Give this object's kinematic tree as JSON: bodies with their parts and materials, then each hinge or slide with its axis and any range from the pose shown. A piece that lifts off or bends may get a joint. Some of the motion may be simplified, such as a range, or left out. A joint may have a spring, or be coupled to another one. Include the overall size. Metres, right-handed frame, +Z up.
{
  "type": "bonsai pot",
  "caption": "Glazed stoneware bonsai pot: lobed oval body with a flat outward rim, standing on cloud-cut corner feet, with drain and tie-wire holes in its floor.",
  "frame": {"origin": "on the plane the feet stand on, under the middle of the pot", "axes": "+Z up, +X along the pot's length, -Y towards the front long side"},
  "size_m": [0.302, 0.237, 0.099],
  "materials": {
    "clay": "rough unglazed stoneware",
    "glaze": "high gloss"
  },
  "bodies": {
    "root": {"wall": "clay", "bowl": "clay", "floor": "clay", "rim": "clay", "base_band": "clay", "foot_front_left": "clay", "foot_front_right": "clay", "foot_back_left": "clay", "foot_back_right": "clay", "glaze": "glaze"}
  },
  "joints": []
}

■ ■ ■ ■ ■ ■ ■

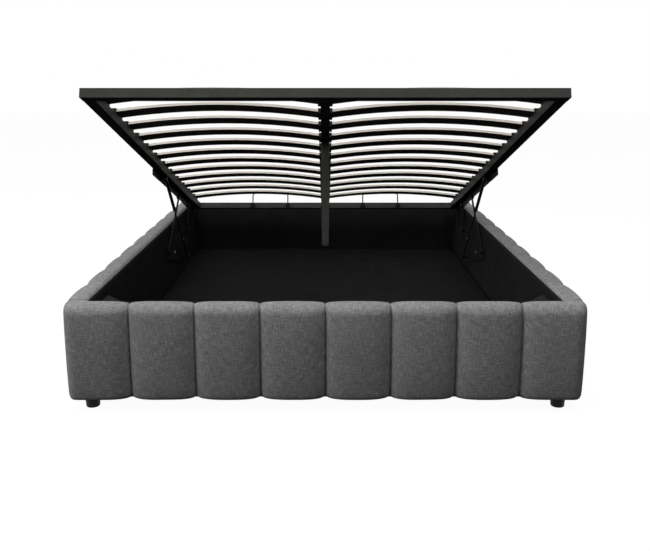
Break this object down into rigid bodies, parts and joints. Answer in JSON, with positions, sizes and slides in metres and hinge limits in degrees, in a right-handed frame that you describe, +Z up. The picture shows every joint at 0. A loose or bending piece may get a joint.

■ ■ ■ ■ ■ ■ ■

What needs to be done: Leave out every line without the string "joints" and copy the rest.

Written response:
  "joints": []
Break this object down into rigid bodies, parts and joints. Answer in JSON, with positions, sizes and slides in metres and hinge limits in degrees, in a right-handed frame that you describe, +Z up. The picture shows every joint at 0. A loose or bending piece may get a joint.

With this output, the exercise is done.